The authors present an appeal to the notion that erotic love need not be exclusive, as many other forms of love are not, and that it does not have to follow a zero sum game expectation. This is true, but it depends on the society in which children exist in many ways. These include both the obvious ones -- such as the discussions throughout this book of societal mechanisms by which various forager societies have mitigated sexual jealousy with ritualistic requirements on extra pair sex -- and the less obvious ones such as enforced provisioning of all children by all adults within a group. Without these societal structures in place, significant reproductive conflict within a sex will exist, as one individual gaining resources will come at the cost of another individual losing them.

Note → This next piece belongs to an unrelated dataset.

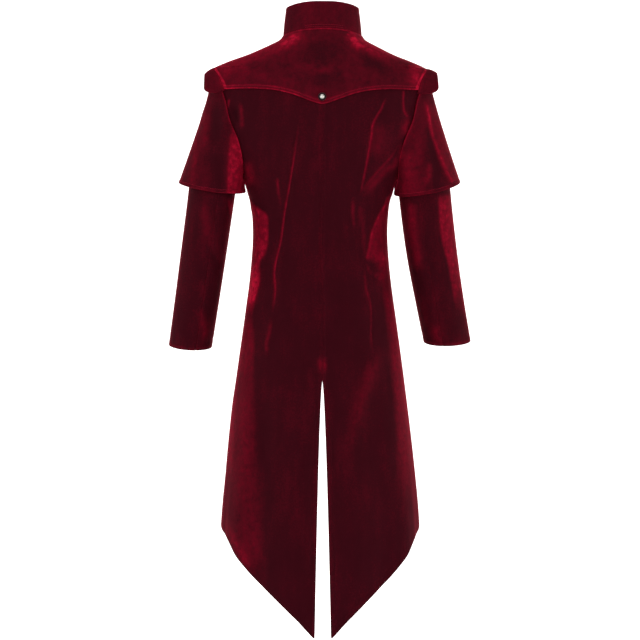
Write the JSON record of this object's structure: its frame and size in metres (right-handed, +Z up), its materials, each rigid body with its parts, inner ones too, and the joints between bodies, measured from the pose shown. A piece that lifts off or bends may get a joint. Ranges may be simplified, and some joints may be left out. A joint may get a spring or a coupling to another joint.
{
  "type": "tailcoat",
  "caption": "Hollow red velvet tailcoat as worn, with a stand collar, a pointed back yoke, shoulder wings, half sleeves over long sleeves and a skirt that ends in two tail points.",
  "frame": {"origin": "middle of the neck opening, level with its sides, where the coat sits on a wearer's shoulders", "axes": "+Z up, -Y towards the coat's front, +X towards the wearer's left side"},
  "size_m": [0.6299, 0.2562, 1.3051],
  "materials": {
    "velvet": "cotton velvet with a short pile, dark red, bright crimson at grazing angles",
    "stud_metal": "polished domed metal"
  },
  "bodies": {
    "root": {"collar": "velvet", "yoke": "velvet", "back_left": "velvet", "back_right": "velvet", "front_left": "velvet", "front_right": "velvet", "wing_left": "velvet", "wing_right": "velvet", "half_sleeve_left": "velvet", "half_sleeve_right": "velvet", "upper_sleeve_left": "velvet", "upper_sleeve_right": "velvet", "under_sleeve_left": "velvet", "under_sleeve_right": "velvet", "back_stud": "stud_metal", "front_button_1": "stud_metal", "front_button_2": "stud_metal", "front_button_3": "stud_metal", "front_button_4": "stud_metal", "front_button_5": "stud_metal"}
  },
  "joints": []
}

There is also, at the end of this chapter, another instance of what I feel is an assumption that a behavior must be conscious in order to count. The authors look at forager societies in which sexual bonds are not exclusive, and conclude that the women in them do not have to barter access to sex for food or protection or investment in their offspring. That is one way of looking at it, and potentially valid. It's not the only one. It is also valid to look at this as an example of paternity confusion, where men do not know which children are related to them genetically and which ones are not so they contribute to all of the offspring in the group. In this view, the women are bartering sexual access for resources, but they are doing so so constantly that they do not recognize it as such. I do not know that this is what is occurring, but I see it as at least as consistent with the evidence presented, and it's starting to feel like an elephant in the room.